O projeto de Hugo Chávez não se restringiu às fronteiras venezuelanas. Inspirado em um sonho de integração latino-americana do líder Simón Bolívar, Chávez encabeçou uma política externa regional com uma perspectiva mais nacionalista. Principal reflexo dessa conduta, como explicou Ayerbe, foi a criação da Alternativa Bolivariana para a América Latina (Alba), extremamente crítica aos Estados Unidos. Em nome dessa política regional, países como Nicarágua, Cuba, Bolívia e Equador se beneficiaram amplamente da ajuda dos petrodólares venezuelanos. “Chávez imprimiu e reforçou essa visão de uma revolução que fortalecesse a América Latina e a ascensão das populações mais pobres. Isso foi uma característica sua”, afirmou Ayerbe.
Três perguntas para Luiz Fernando Ayerbe
Como o ideal bolivariano será afetado na região?
Em termos de ideais, o bolivarianismo vai permanecer. Mas a projeção da Venezuela na América Latina é algo que já vinha se notando uma retração, mesmo com Hugo Chávez no poder. A liderança chavista foi perdendo força por conta de outros aspectos, como o papel do Brasil na região, por exemplo. Não será algo que começará a desaparecer, mas vai perder projeção.
E qual foi seu principal legado para a América Latina?
A questão mais importante está relacionada à Alba (Aliança Bolivariana para as Américas), que instituiu um modelo de integração baseado na solidariedade, na troca daquilo que cada país tem em termos de recursos. A Venezuela, o petróleo, Cuba, recursos humanos, entre outros. Esse aspecto da solidariedade como fator de integração econômica é muito importante.
Que associação poderia se fazer entre Simón Bolívar e Hugo Chávez?

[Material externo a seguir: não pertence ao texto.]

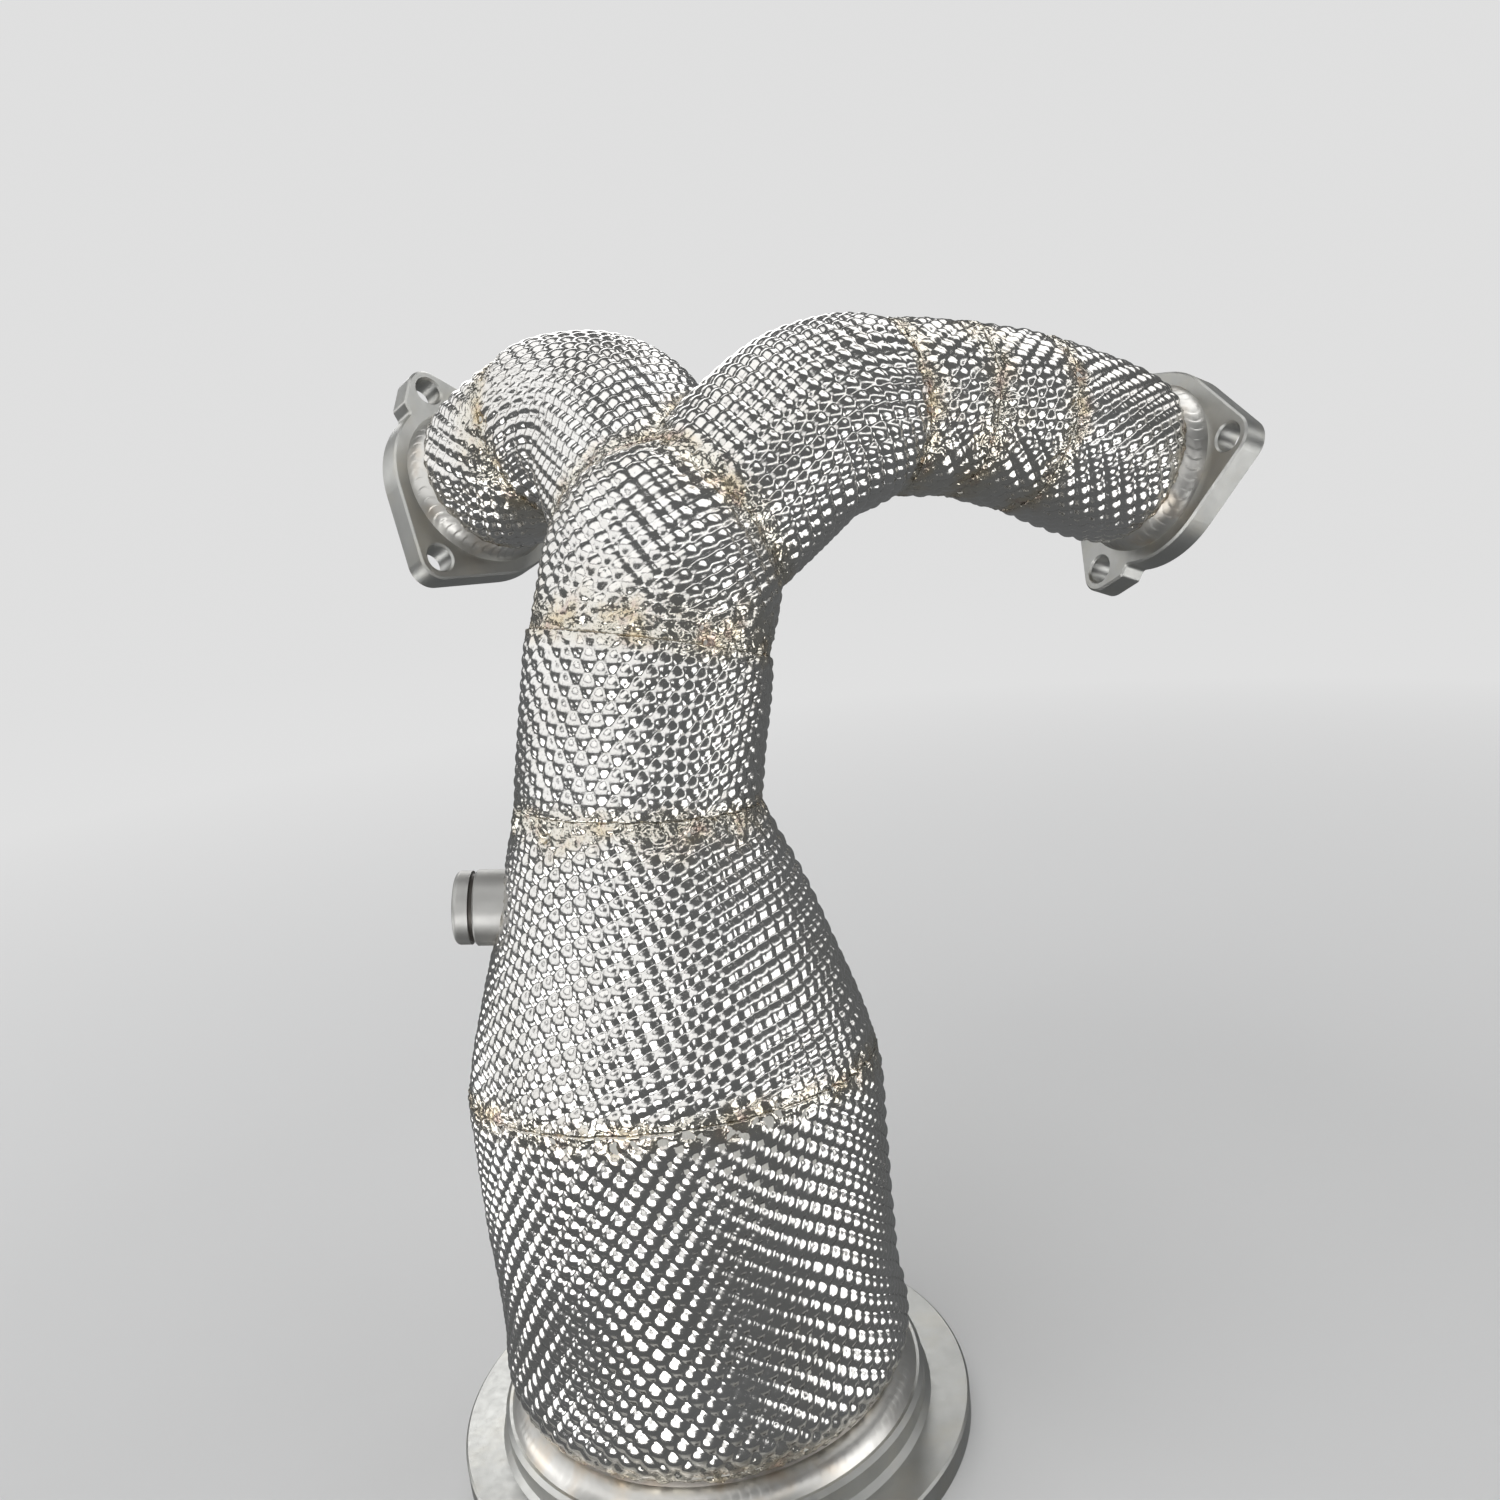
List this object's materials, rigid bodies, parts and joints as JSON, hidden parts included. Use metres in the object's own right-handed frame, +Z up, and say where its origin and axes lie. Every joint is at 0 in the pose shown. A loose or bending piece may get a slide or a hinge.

A revolução, na percepção de Simón Bolívar, significava o estabelecimento de um projeto continental, o que se percebia também em outros líderes regionais, como Chávez. Mas o ex-presidente venezuelano fortaleceu, com sua liderança, além do ideário bolivariano, valores como o anti-imperialismo, a distribuição de riquezas e a preocupação com a união latino-americana.